_Short task_
Using the data beneath this instruction, retype only the lines from the one that contains "obj.parent = None" down to the one that contains "WHITE = (1.0, 1.0, 1.0)", both included, exactly as they appear.

_Dataset excerpt_
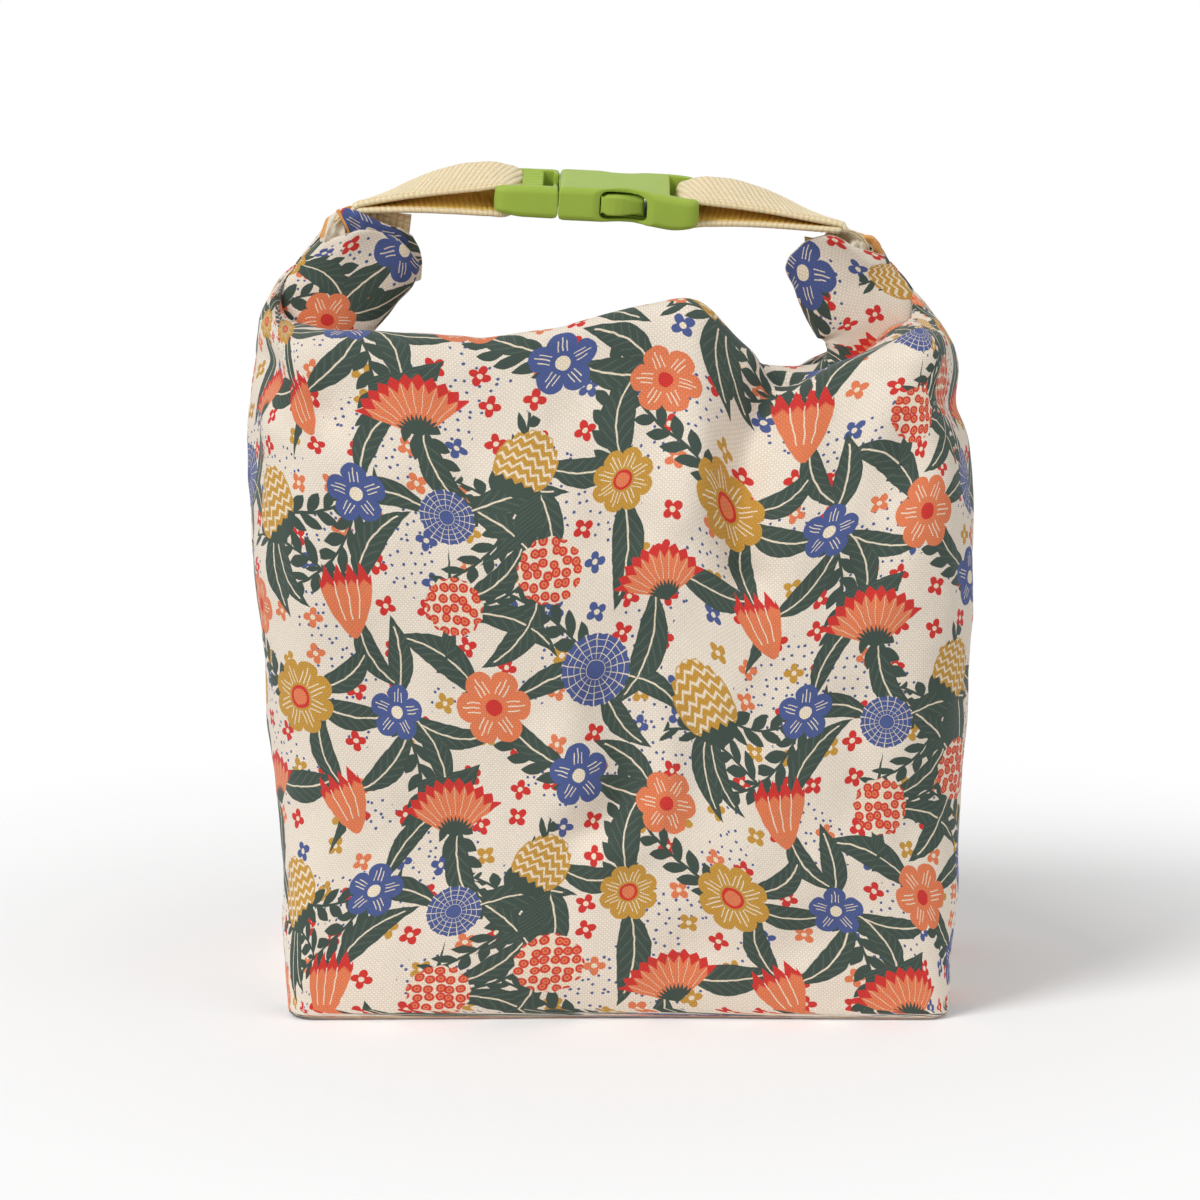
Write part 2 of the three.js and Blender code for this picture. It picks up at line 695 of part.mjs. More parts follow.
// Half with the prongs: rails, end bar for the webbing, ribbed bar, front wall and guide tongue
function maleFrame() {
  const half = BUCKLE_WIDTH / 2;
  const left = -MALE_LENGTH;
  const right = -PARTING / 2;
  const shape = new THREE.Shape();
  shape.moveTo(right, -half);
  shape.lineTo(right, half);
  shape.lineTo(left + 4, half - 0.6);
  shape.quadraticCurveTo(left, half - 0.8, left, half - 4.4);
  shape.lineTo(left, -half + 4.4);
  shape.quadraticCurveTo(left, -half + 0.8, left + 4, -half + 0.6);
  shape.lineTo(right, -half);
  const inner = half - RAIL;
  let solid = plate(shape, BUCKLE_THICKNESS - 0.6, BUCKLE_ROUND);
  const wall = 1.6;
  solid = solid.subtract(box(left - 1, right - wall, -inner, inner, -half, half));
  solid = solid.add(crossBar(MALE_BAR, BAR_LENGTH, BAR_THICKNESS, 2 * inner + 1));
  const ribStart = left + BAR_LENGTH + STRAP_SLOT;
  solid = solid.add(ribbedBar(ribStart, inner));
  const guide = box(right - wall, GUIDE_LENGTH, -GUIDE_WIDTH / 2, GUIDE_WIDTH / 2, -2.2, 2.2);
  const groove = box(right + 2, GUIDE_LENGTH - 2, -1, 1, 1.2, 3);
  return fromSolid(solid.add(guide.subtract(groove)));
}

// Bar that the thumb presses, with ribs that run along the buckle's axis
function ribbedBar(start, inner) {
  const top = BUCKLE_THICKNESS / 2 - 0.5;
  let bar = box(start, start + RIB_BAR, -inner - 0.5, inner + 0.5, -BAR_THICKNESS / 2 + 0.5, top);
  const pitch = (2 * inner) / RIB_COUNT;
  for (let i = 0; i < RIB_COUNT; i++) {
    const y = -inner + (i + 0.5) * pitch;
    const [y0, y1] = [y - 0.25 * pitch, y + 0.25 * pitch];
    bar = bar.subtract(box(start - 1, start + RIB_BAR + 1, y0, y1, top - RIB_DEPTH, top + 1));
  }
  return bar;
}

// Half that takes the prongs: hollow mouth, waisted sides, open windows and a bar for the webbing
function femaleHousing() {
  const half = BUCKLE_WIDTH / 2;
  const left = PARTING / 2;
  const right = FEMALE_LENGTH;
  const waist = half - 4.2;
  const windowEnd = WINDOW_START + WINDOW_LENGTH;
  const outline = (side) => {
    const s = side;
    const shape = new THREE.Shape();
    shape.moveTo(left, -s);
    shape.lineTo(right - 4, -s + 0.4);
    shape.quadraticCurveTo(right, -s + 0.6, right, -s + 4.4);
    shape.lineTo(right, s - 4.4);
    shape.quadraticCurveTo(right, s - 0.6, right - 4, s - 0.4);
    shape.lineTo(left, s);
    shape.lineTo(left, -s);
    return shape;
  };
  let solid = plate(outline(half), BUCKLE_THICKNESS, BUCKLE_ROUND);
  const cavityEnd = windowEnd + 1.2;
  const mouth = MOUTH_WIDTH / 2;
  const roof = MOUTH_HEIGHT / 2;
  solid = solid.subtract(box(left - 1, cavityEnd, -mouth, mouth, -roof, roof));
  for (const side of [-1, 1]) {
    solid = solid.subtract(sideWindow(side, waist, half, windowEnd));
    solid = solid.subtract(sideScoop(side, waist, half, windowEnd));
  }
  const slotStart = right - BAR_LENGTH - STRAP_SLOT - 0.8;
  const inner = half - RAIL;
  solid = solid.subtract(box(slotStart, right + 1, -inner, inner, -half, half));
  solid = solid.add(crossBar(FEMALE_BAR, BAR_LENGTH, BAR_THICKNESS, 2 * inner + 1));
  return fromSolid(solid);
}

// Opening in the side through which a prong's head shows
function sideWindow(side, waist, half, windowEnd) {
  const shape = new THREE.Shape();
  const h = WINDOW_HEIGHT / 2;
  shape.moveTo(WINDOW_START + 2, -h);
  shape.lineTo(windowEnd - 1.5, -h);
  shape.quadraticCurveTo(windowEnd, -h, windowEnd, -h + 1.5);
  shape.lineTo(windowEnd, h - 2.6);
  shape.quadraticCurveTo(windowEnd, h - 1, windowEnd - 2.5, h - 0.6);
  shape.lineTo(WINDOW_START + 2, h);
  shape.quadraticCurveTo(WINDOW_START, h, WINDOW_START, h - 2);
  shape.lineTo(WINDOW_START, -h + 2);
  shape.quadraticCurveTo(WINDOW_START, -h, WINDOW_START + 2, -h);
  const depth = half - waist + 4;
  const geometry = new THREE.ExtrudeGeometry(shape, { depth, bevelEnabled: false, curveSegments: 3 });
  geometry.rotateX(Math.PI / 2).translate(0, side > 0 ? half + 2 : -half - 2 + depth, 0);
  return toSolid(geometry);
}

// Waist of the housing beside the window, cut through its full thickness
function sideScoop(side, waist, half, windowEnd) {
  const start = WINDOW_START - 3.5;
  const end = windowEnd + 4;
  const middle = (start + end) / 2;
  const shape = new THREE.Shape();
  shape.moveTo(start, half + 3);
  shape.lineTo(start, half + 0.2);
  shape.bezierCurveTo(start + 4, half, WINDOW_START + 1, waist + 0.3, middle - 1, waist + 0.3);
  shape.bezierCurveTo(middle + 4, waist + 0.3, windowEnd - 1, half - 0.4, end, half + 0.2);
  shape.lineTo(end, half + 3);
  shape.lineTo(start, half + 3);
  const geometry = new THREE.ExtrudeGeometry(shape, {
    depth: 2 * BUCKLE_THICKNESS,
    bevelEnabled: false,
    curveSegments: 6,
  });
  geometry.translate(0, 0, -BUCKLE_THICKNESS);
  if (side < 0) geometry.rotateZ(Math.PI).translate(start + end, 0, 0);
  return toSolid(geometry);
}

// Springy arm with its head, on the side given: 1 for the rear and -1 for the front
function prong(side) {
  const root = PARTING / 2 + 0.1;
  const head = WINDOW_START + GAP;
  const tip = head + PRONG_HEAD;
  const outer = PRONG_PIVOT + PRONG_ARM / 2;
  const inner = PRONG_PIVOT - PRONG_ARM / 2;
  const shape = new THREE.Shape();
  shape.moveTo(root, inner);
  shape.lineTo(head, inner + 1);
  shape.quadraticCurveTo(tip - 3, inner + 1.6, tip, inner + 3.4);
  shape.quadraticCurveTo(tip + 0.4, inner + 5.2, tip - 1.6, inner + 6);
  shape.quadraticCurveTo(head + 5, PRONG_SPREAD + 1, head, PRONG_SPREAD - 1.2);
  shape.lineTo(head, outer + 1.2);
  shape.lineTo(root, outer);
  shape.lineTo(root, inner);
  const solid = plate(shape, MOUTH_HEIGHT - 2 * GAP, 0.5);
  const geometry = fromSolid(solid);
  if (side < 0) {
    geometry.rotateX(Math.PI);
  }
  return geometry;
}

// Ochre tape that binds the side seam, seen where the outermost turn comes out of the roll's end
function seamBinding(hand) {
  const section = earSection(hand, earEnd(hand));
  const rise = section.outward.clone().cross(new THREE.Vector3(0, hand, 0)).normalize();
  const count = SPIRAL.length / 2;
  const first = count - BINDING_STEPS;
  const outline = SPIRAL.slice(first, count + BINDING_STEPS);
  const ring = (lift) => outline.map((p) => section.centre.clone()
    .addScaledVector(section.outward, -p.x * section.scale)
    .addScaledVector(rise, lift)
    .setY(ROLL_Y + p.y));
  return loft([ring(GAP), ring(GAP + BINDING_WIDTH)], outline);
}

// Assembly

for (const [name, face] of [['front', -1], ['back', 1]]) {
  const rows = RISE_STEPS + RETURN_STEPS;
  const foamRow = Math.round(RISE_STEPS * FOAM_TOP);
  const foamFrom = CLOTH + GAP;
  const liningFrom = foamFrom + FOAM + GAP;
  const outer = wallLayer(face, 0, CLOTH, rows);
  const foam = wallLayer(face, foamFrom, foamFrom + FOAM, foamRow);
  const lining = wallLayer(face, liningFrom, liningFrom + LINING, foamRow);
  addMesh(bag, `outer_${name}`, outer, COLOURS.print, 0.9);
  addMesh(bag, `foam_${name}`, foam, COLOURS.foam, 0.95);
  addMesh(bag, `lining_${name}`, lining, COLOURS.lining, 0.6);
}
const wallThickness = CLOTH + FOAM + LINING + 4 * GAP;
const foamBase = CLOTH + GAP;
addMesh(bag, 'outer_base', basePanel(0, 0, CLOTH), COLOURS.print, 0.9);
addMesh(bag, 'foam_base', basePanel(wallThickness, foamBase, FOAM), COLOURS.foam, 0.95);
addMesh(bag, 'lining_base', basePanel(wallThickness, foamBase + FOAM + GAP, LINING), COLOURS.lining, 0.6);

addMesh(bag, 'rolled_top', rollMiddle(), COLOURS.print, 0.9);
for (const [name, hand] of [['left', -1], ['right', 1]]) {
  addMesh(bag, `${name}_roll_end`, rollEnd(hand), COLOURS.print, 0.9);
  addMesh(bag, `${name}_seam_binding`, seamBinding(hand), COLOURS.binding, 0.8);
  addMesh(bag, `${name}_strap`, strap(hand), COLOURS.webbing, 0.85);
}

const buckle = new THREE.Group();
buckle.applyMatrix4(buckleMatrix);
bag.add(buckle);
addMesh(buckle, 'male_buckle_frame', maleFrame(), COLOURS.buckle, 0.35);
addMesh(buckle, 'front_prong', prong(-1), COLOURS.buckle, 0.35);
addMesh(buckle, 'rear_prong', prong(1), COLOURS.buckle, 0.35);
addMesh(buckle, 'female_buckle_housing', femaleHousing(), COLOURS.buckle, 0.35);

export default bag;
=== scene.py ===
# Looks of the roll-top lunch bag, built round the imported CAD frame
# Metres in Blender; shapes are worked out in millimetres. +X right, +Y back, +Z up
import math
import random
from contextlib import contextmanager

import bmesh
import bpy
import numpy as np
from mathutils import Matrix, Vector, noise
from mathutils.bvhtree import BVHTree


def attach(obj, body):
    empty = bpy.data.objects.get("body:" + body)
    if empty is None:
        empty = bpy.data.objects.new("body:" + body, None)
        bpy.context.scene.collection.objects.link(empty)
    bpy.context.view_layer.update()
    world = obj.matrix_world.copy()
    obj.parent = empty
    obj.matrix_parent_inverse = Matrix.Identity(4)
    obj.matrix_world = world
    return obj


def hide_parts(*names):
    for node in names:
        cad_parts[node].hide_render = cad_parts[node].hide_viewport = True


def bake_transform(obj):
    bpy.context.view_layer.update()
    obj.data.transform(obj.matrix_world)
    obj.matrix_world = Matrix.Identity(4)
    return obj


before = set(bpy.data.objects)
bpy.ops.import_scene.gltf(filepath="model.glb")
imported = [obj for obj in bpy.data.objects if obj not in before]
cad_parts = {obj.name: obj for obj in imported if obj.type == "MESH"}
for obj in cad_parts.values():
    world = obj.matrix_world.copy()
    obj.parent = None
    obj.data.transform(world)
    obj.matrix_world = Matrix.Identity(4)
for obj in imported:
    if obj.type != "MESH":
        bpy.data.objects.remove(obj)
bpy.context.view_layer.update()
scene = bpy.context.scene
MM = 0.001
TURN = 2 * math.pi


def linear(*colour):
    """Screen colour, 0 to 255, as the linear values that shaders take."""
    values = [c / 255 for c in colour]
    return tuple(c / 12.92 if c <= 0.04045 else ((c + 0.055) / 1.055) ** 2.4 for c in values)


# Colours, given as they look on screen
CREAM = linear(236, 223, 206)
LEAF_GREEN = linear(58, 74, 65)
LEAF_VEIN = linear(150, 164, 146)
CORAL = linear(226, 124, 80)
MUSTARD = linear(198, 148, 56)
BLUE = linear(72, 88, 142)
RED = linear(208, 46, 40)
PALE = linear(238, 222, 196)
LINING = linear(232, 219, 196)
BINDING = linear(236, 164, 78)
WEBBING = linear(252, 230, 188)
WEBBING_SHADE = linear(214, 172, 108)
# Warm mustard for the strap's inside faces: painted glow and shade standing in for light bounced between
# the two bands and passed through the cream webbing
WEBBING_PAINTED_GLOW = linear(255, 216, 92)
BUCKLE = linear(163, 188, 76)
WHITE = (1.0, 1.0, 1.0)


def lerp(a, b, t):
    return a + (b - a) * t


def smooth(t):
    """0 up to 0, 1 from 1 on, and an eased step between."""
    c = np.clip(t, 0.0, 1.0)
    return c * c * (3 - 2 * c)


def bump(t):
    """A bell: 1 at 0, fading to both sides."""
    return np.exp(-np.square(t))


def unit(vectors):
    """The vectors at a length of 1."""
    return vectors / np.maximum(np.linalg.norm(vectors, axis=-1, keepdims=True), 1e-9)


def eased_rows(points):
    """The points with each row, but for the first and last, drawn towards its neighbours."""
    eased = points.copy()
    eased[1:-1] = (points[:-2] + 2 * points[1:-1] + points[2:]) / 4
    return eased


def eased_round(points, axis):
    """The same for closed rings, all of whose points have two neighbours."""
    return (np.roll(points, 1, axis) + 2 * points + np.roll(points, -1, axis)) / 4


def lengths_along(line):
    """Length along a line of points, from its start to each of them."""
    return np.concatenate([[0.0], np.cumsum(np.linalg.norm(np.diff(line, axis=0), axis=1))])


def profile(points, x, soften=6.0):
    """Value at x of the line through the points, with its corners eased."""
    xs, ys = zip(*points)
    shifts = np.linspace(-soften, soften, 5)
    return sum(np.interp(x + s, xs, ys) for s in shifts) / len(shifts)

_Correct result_
    obj.parent = None
    obj.data.transform(world)
    obj.matrix_world = Matrix.Identity(4)
for obj in imported:
    if obj.type != "MESH":
        bpy.data.objects.remove(obj)
bpy.context.view_layer.update()
scene = bpy.context.scene
MM = 0.001
TURN = 2 * math.pi


def linear(*colour):
    """Screen colour, 0 to 255, as the linear values that shaders take."""
    values = [c / 255 for c in colour]
    return tuple(c / 12.92 if c <= 0.04045 else ((c + 0.055) / 1.055) ** 2.4 for c in values)


# Colours, given as they look on screen
CREAM = linear(236, 223, 206)
LEAF_GREEN = linear(58, 74, 65)
LEAF_VEIN = linear(150, 164, 146)
CORAL = linear(226, 124, 80)
MUSTARD = linear(198, 148, 56)
BLUE = linear(72, 88, 142)
RED = linear(208, 46, 40)
PALE = linear(238, 222, 196)
LINING = linear(232, 219, 196)
BINDING = linear(236, 164, 78)
WEBBING = linear(252, 230, 188)
WEBBING_SHADE = linear(214, 172, 108)
# Warm mustard for the strap's inside faces: painted glow and shade standing in for light bounced between
# the two bands and passed through the cream webbing
WEBBING_PAINTED_GLOW = linear(255, 216, 92)
BUCKLE = linear(163, 188, 76)
WHITE = (1.0, 1.0, 1.0)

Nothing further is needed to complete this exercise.